To be sure, the Wall Street stock peddlers will resort to the shop-until-they-drop American consumer card when all else fails. But the 3.5% gain in nominal PCE (personal consumption expenditures) during Q3 compared to prior year is nothing to write home about. That’s especially the case because nearly one-third of that $415 billion gain was accounted for by health care and auto sales.

It seems reasonably evident that car sales have already peaked owing to the exhaustion of subprime customers and that peak Obamacare is not far behind. In any event today’s release of personal income and spending for September left little to the imagination. Wage and salary income actually dropped in September and has been visibly weakening for the past year.

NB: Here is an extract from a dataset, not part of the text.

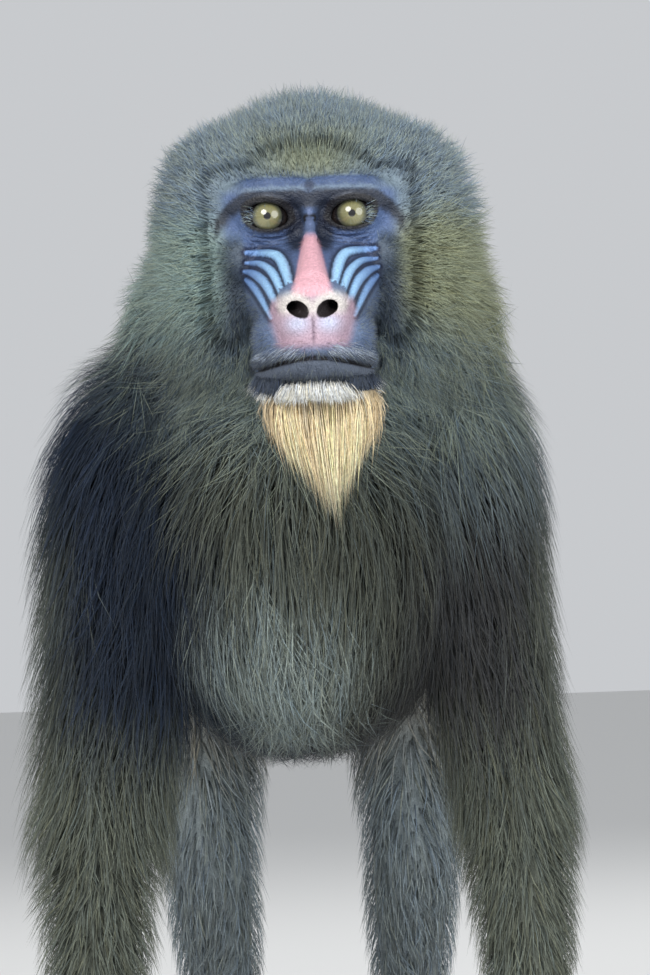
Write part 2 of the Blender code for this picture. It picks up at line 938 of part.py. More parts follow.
def build():
    share = 1.0
    soft = trunk_masses(share) + neck_masses(share) + tail_masses(share)
    for side in WORDS:
        soft += arm_masses(side, share) + leg_masses(side, share)
    groups = [(soft, BODY_BLEND), (hair_masses(share), HAIR_BLEND)]
    body = settle(skin_mesh("body", groups, BODY_STEP), 2, BODY_TRIANGLES)
    clip(body, HEAD_CUT[0], HEAD_CUT[1])

    nodes = {}
    nodes["tail"] = part(body, *TAIL_ROOT)
    rear = part(body, *CHEST_END)
    forelimbs = part(body, *ARM_TOP, tidy=False)
    nodes["chest"] = body
    legs = part(rear, *THIGH_TOP, tidy=False)
    nodes["rump"] = part(rear, *BELLY_END)
    nodes["belly"] = rear
    for side, word in WORDS.items():
        middle = (side * GAP / 2, 0, 0)
        forearm = add_object("forearm", forelimbs.data.copy())
        clip(forearm, middle, (-side, 0, 0))
        clip(forearm, (0, 0, WRIST), (0, 0, -1))
        nodes["forearm_" + word] = forearm
        thigh = add_object("thigh", legs.data.copy())
        clip(thigh, middle, (-side, 0, 0))
        shin = part(thigh, *KNEE)
        clip(shin, (0, 0, ANKLE), (0, 0, -1))
        nodes["thigh_" + word] = thigh
        nodes["shin_" + word] = shin
        paws = (
            ("hand_", hand_masses(side) + arm_masses(side, share), WRIST),
            ("foot_", foot_masses(side) + leg_masses(side, share), ANKLE),
        )
        for name, masses, top in paws:
            low = np.min([m.low for m in masses[:-1]], axis=0) - 0.004
            high = np.max([m.high for m in masses[:-1]], axis=0) + 0.004
            high[2] = top + 0.008
            low[2] = -0.008
            paw = skin_mesh(name, [(masses, PAW_BLEND)], PAW_STEP, low=low, high=high)
            settle(paw, 1, PAW_TRIANGLES)
            clip(paw, (0, 0, top - GAP), (0, 0, 1))
            clip(paw, *FLOOR)
            nodes[name + word] = paw
    bpy.data.objects.remove(forelimbs)
    bpy.data.objects.remove(legs)

    face = face_masses() + beard_masses(share)
    head = skin_mesh(
        "head",
        groups + [(face, FACE_BLEND)],
        HEAD_STEP,
        cuts=face_cuts(),
        low=(-0.09, -0.33, 0.34),
        high=(0.11, -0.08, 0.57),
    )
    settle(head, 0, HEAD_TRIANGLES)
    clip(head, np.array(HEAD_CUT[0]) + GAP * np.array(HEAD_CUT[1]), [-n for n in HEAD_CUT[1]])
    boolean(head, "DIFFERENCE", [socket(-1), socket(1)])
    nodes["head"] = head
    for side, word in WORDS.items():
        nodes["eye_" + word] = eye(side)
        ear = settle(skin_mesh("ear", [(ear_masses(side), 0.0010)], 0.0014), 1, 170)
        back_of_head = grown(head, GAP)
        boolean(ear, "DIFFERENCE", [back_of_head])
        nodes["ear_" + word] = ear
    return nodes


LOOKS = {
    "head": OLIVE,
    "eye": AMBER,
    "ear": SKIN_DARK,
    "chest": SLATE,
    "belly": GREY,
    "rump": OLIVE,
    "tail": OLIVE,
    "forearm": OLIVE,
    "hand": SKIN_DARK,
    "thigh": OLIVE,
    "shin": GREY,
    "foot": SKIN_DARK,
}


def centre_on_floor(nodes):
    """Moves all nodes so that the origin is under the middle of their box."""
    points = []
    for thing in nodes.values():
        co = np.empty(len(thing.data.vertices) * 3)
        thing.data.vertices.foreach_get("co", co)
        points.append(co.reshape(-1, 3))
    points = np.vstack(points)
    low, high = points.min(axis=0), points.max(axis=0)
    shift = Vector((-(low[0] + high[0]) / 2, -(low[1] + high[1]) / 2, -low[2]))
    for thing in nodes.values():
        thing.data.transform(Matrix.Translation(shift))
    print("box", high - low, "shift", shift)


nodes = build()
centre_on_floor(nodes)
for name, thing in nodes.items():
    kind = name.split("_")[0]
    finish(thing, name, LOOKS[kind], 0.15 if kind == "eye" else 0.85)
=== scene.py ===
# %% [markdown]
# # A life-size mandrill, built as a museum would build its model
# The animal stands on all fours and looks straight at the visitor. A museum makes such a
# model in layers: a firm body, one skin over it, glass eyes set under the lids, and then
# the coat, tuft by tuft, along the way the hair lies. This lesson follows the same order.
#
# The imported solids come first. They fix where everything is, and nothing here moves them.

import math

import bpy
import mathutils
import numpy as np
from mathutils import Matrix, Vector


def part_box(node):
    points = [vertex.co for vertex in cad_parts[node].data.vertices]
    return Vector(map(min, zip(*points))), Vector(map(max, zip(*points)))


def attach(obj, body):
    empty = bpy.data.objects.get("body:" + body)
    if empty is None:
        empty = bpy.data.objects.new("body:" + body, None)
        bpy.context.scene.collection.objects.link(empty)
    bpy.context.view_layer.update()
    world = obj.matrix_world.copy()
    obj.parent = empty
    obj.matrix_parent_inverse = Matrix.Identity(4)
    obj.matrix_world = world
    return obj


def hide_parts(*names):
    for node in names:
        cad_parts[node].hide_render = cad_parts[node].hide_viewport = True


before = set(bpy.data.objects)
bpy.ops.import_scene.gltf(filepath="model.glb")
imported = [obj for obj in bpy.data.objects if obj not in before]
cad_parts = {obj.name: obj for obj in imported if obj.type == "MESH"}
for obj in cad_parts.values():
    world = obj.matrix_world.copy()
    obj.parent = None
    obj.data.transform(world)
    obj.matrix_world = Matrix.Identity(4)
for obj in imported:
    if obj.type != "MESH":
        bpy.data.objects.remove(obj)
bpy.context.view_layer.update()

# %% [markdown]
# ## Where the middle of the face is
# Every size on the head is taken from the point between the eyes, as a carver would do.
# The body's own measures were laid out in a drawing whose origin is close to the frame's.
# The two packed eyes say how far the drawing has to move to meet the frame.

# %% The drawing and the frame
EYE_LEVEL = np.array((0.011, -0.233, 0.495))
EYE_SPREAD = 0.0195
EYE_RADIUS = 0.0108
EYE_DEPTH = 0.0100
WORDS = {-1: "right", 1: "left"}

eye_boxes = [np.array(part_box("eye_" + word)) for word in WORDS.values()]
between = np.mean(eye_boxes, axis=(0, 1))
SHIFT = between - (EYE_LEVEL + (0, EYE_DEPTH, -0.0005))
SHIFT[2] = between[2] - EYE_LEVEL[2]
print("the drawing moves by", np.round(SHIFT * 1000, 2), "mm")

# %% [markdown]
# ## Masses
# Flesh has no edges, so the body is described as soft masses that melt into one another.
# A rod runs through elliptical stations, like a limb, and a ball is stretched to three
# radii, like a skull. Each gives the distance from a point to its surface, below zero
# inside. Adding up exponentials of those distances melts neighbours together.

# %% Rods, balls and how they melt


def smooth_path(values, pieces):
    """A Catmull-Rom curve: between two rows b and c, with a before and d after, it is
    half of 2b + (c - a)t + (2a - 5b + 4c - d)t^2 + (3b - a - 3c + d)t^3."""
    values = np.asarray(values, float)
    padded = np.vstack((2 * values[0] - values[1], values, 2 * values[-1] - values[-2]))
    t = np.linspace(0, 1, pieces, endpoint=False)[:, None]
    rows = [
        0.5 * (2 * b + (c - a) * t + (2 * a - 5 * b + 4 * c - d) * t**2)
        + 0.5 * (3 * b - a - 3 * c + d) * t**3
        for a, b, c, d in zip(padded, padded[1:], padded[2:], padded[3:])
    ]
    return np.vstack(rows + [values[-1:]])


def stretched(x, y, z, a, b, c):
    """Distance to an ellipsoid of half axes a, b and c, to first order: k(k - 1) / g, with
    k the point's size in half axes and g the length of k's gradient times k."""
    near = np.sqrt((x / a) ** 2 + (y / b) ** 2 + (z / c) ** 2)
    slope = np.sqrt((x / a**2) ** 2 + (y / b**2) ** 2 + (z / c**2) ** 2)
    return near * (near - 1) / np.maximum(slope, 1e-6)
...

In a world in which consumers are already at peak debt and late cycle reversion to inventory and jobs liquidation lies just around the corner, it is not evident where US households will get the wherewithal to even maintain this quarter’s 3.5% gain in PCE.

In short, while the Steve Liesman’s of the world keep finding bubble gum on the floor of the quarterly chicken coop, its not at all what its cracked up to be. There is absolutely nothing “decoupled” about the US economy and no way the Fed can prevent the domestic economy from sliding into the global slump.

After all, the Fed is pushing on a string when comes to the main street economy, and inflating the mother of all bubbles when it comes to the Wall Street casino.

Twice already this century it has been demonstrated that this combination eventually results in tears. Why should this time be any different?